Le cabinet de la mairesse de Montréal, Valérie Plante, dit être au fait des « impacts qu’aura » le Royalmount sur la mobilité des Montréalais. « On comprend le souhait des employés qui travaillent dans le secteur d’avoir plus d’options en transports collectifs et actifs, car le besoin y est important. Ce qui est vrai pour ce secteur, mais aussi pour d’autres, notamment dans l’est de Montréal », dit l’attachée de presse Marikym Gaudreault à ce sujet.

PHOTO PATRICK SANFAÇON, LA PRESSE

Bureaux de Pharmascience sur le boulevard Royalmount

« Nous allons appuyer l’Autorité régionale de transport métropolitain qui est responsable de la planification des transports en commun pour ce projet. Il y a actuellement une bonne collaboration entre le promoteur, la Ville de Mont-Royal et l’arrondissement de Côte-Des-Neiges – Notre-Dame-De-Grâce.
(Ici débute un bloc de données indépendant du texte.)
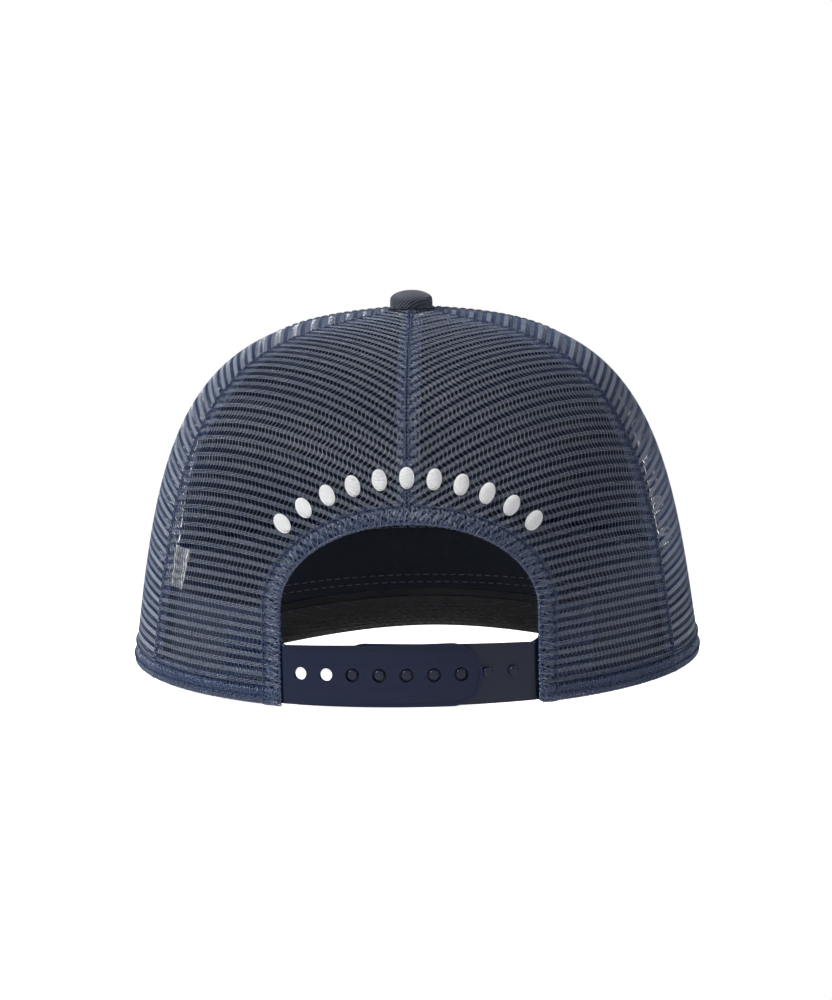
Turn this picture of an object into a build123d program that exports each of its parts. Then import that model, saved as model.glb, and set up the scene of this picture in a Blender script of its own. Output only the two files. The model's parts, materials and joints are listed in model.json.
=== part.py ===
"""A five-panel trucker cap with mesh sides and back, a curved visor and a plastic snap strap.

Everything is drawn about the centre of the head opening, with the hem in the plane z = 0, the
visor towards -Y, the wearer's left towards +X and +Z up. At the end the whole cap is tipped back
onto the front edge of its visor and its rear hem, the way it stands on a table, with the origin
under the middle of its box.
"""
from build123d import *
from math import asin, atan2, cos, degrees, radians, sin, sqrt, tan
import os

# ---- head opening and crown (mm) ----
half_width = 95.0        # hem, middle to side
half_depth = 100.0       # hem, middle to front or back
shoulder_height = 109.5  # hem to where the crown would end without its peak
peak = 7.3               # the seams draw the top up to the button by this much
crown_height = shoulder_height + peak
shoulder = 3.82          # how square the crown's side profile is (2 is an ellipse)
lean = 0.157             # how far the walls lean in over the crown's height
rivet_hole = 1.7         # radius of the hole that the button's rivet passes

# ---- layers of the crown, as depths under its outer face ----
panel = (0.0, 0.9)             # mesh panels and the front cloth
foam_layer = (1.0, 2.9)        # foam glued behind the front cloth
facing_layer = (1.05, 1.4)     # mesh turned in round the back opening
strip_layer = (1.1, 1.5)       # seam allowances inside the mesh seams
tape_layer = (3.1, 3.5)        # woven tape over the front seams
hem_layer = (1.05, 4.05)       # hem folded in between panel and sweatband
pad_layer = (3.1, 4.05)        # thin pad behind the forehead
band_layer = (4.2, 5.0)        # sweatband
label_layer = (5.1, 5.4)       # care label on the sweatband

# ---- where the panels meet, in degrees anticlockwise from +X ----
rear_seam = 90.0
rear_side_seam = 25.0          # left; the right one mirrors it
front_seam = -24.0             # left; the right one mirrors it

# ---- back opening, hem, sweatband and seams ----
front_rise = radians(3.5)      # the hem climbs at this slope over the visor
opening_half_width = 41.2
opening_straight = 30.0        # height of the opening's upright sides
opening_rise = 28.0            # height of the half ellipse above them
facing_width = 7.0
side_facing = 59.0             # the facing and the strap ends reach this far from the middle
hem_height = 8.0
band_height = 31.0
pad_height = 27.0
strip_width = 6.0
tape_width = 12.0
top_clearance = 11.0           # tapes, strips and foam end this far from the middle of the top

# ---- visor ----
visor_slope = radians(22.3)    # of the visor's middle line, below the leaning front hem
visor_length = 70.0            # beyond the hem, in the middle
visor_half_width = 87.0
visor_root = 42.0              # the visor's corners are this far in front of the side line
visor_square = 2.5             # exponent of its outline
hem_gap = 0.15                 # between the hem and the visor
visor_tuck = 1.5               # the visor's root is this far inside the hem's curve
under_cloth = 0.6
board = 1.9
top_cloth = 0.7
ply_gap = 0.05
rim_wrap = 0.8                 # the top cloth stands this far past the board and folds down

# ---- button ----
button_radius = 7.0
button_height = 4.9
button_rim = 1.8               # upright part of the button's side
button_skirt = 0.9             # the cover's edge hangs this far down round the crown's peak
button_cloth = 0.6
shank_length = 4.2
shank_radius = 1.5
washer_radius = 6.0
washer_drop = 3.3              # from the top of the crown down to the washer
washer_thick = 0.8

# ---- snap strap ----
strap_height = 20.0
strap_lift = 0.7               # the strap's lower edge clears the table by this much
strap_arc = 103.0              # radius of the outer strap's outer face, at the hem
strap_middle = 96.9            # that face at the middle of the back
strap_ply = 1.0                # thickness of each strap
strap_gap = 0.2                # between the two straps
strap_lean = radians(4.0)      # the straps follow the leaning wall
stud_pitch = 8.7
stud_count = 7
first_hole = 35.6              # along the arc, from the middle towards the left
first_stud = 18.2
hole_radius = 2.0
countersink = 0.3
stud_radius = 1.6
stud_height = 1.6
tip_beyond = 6.2               # strap end beyond its last hole or stud
rim_width = 1.1
rim_height = 0.3
band_ridge = 0.15              # raised band that the holes run along
band_ridge_height = 7.2
hinge_x = 39.7                 # where each strap bends, just inside the opening's edge

# ---- stitched ornament over the opening ----
motif_arc = 61.0
motif_top = 72.0               # height of its middle
motif_count = 11
motif_step = 8.2               # degrees
motif_long = 6.2
motif_wide = 4.4
thread_layer = (-0.7, -0.05)

stretch = half_depth / half_width


def profile_point(reach, height, angle):
    """A point of the crown's side profile, from the hem (angle 0) to the top (angle 90)."""
    rise = sin(radians(angle)) ** (2 / shoulder)
    run = cos(radians(angle)) ** (2 / shoulder) if angle < 90 else 0.0
    inward = run * (1 - lean * rise)
    return (reach * inward, (height + peak * (1 - inward) ** 2) * rise)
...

Nous travaillons notamment pour assurer un accès sécurisé à la station De La Savane par le biais d’une passerelle », rappelle-t-elle encore.

Des solutions alternatives ?

Selon l’expert en planification des transports à l’Université de Montréal Pierre Barrieau, les quartiers industriels sont toujours « les plus difficiles à desservir » en transport collectif. « Cela dit, il y a des solutions : au minimum, il faudrait augmenter l’offre avec des services de taxibus, comme on le voit dans Lachine, et évaluer d’autres mesures transitoires », explique-t-il.

« Présentement, la STM traîne un peu la patte par rapport à d’autres sociétés de transport pour sa desserte en zone industrielle de façon générale. À Toronto, par exemple, ils ont été très novateurs en banlieue dans leur offre de transport dans les quartiers industriels. C’est possible de le faire », poursuit M. Barrieau.

Or, la situation budgétaire délicate de la STM, qui a déclaré en novembre un trou financier de 78 millions, risque de compliquer son champ d’action, croit le spécialiste. « Ça prend une meilleure planification à long terme. Dans ce cas-ci, le plus dommage, c’est qu’on pénalise des travailleurs avec souvent moins de moyens, qui ont plus de difficultés à s’acheter une voiture, par exemple », conclut-il.